Saturday started at 6 a.m. with a half marathon race out the North Palouse River Road. Runners reversed course past the Glenwood intersection. Colfax High 2012 grad Morgan Willson, a state distance and cross country champion, topped a field of seven runners with a time of 1:29.05.

Runners and others had a chance to attend a breakfast to benefit the Whitman County Sheriff’s Chaplaincy at the United Methodist Church.

The CRF parade, one of the traditional Colfax summer events, started on Mill Street at 10 a.m. and honored Councilman Don Henderson who will conclude 16 years in the city council this year. The parade featured visiting royalty and floats from Ritzville and Rosalia.

Vanek said one of the hitches in the weekend events was the water fight part of the parade which was one of his assignments. He noted entrants and spectators weren’t too sure about what that involved. Whitman Library staffers and readers stepped in at the last minute to finish out the parade.

The car show at the Baptist lot drew 24 entrants, and the Best of Show pick of the crowd was the restored 1954 Ford pickup entered by Mike and Judy Callahan of Lewiston.

More than 400 people ran in the Color Mob run which took entrants down a mile of the South Palouse River channel early Saturday afternoon. Lori Brown, head of the Color Mob event, said the entrants were dispatched in flights with the first groups going off at 1 p.m. and the last group at 1:45.

The run was not timed, but the first finishers of the 5K event arrived back at Schmuck Park in less than 20 minutes.

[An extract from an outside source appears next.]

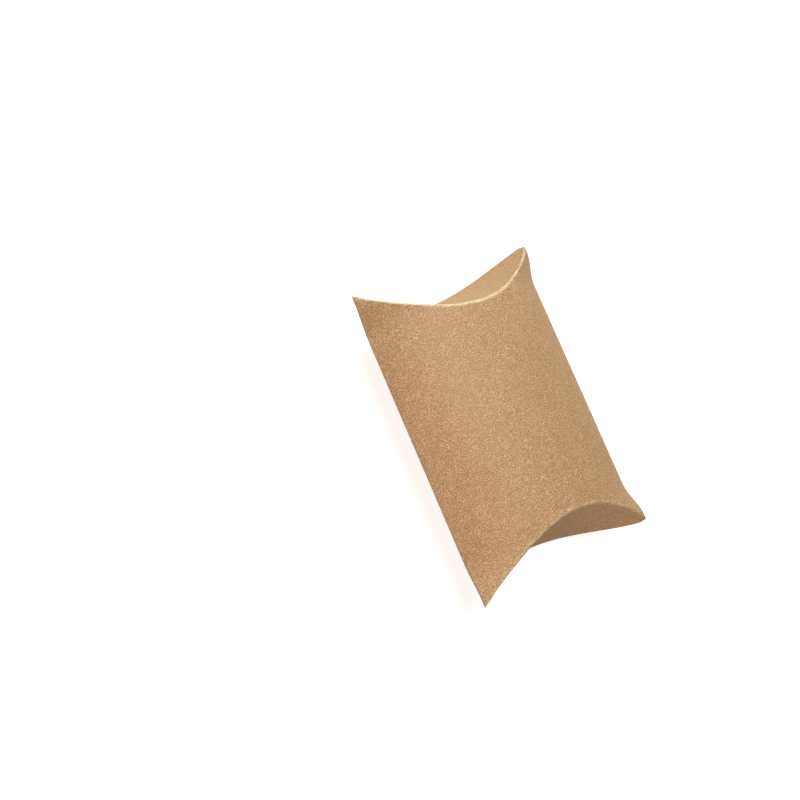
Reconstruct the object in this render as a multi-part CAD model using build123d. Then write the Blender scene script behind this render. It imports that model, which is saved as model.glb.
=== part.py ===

Brown said many of the runners came from Spokane and the Coeur d’Alene areas. The event also picked up Colfax High School graduates from the class of 1983 who were in town for their 30-year reunion.

The last runners in the Color Mob run were sent off at 1:45, and the last entrants went down the artificial turf slide into the river channel after 2 p.m.

Runners had all types of reactions to the slide. Many of the youngsters in the race opted to go down on the laps of their parents.

Brown said the Seattle organizers of the run have promised to send a demographic chart showing the points of origin of the entries. She said Facebook reportedly had heavy traffic in postings after the unique Colfax race.

Colfax teacher Sharon Hall was the owner of the winning duck, number 312, in the Concrete River Festival Duck Dash race. Start of the Chamber of Commerce event in the South Palouse River channel was delayed about 20 minutes until the last of the Color Mob entrants slid down the artificial rug into the river channel at the South Main bridge.

Colfax Boy Scouts carried the plastic tub of ducks upstream to the start of the South Palouse River channel, dumped in the yellow floaters, and escorted the flock to the finish line at Rosauers. The flock of floating ducks did pass some of the last flight entrants and stragglers in the 5K run.

A total of 225 ducks were purchased for the race. First prize was a $500 Chamber bucks shopping spree in Colfax.

The concert by blues singer Sammy Eubanks at Schmuck closed the lineup of Saturday events. Food service and beer garden enhanced the concert.

The concert began with an opening set performed by The Skivees, a teen trio from Eubanks’ home town in Priest River, Idaho.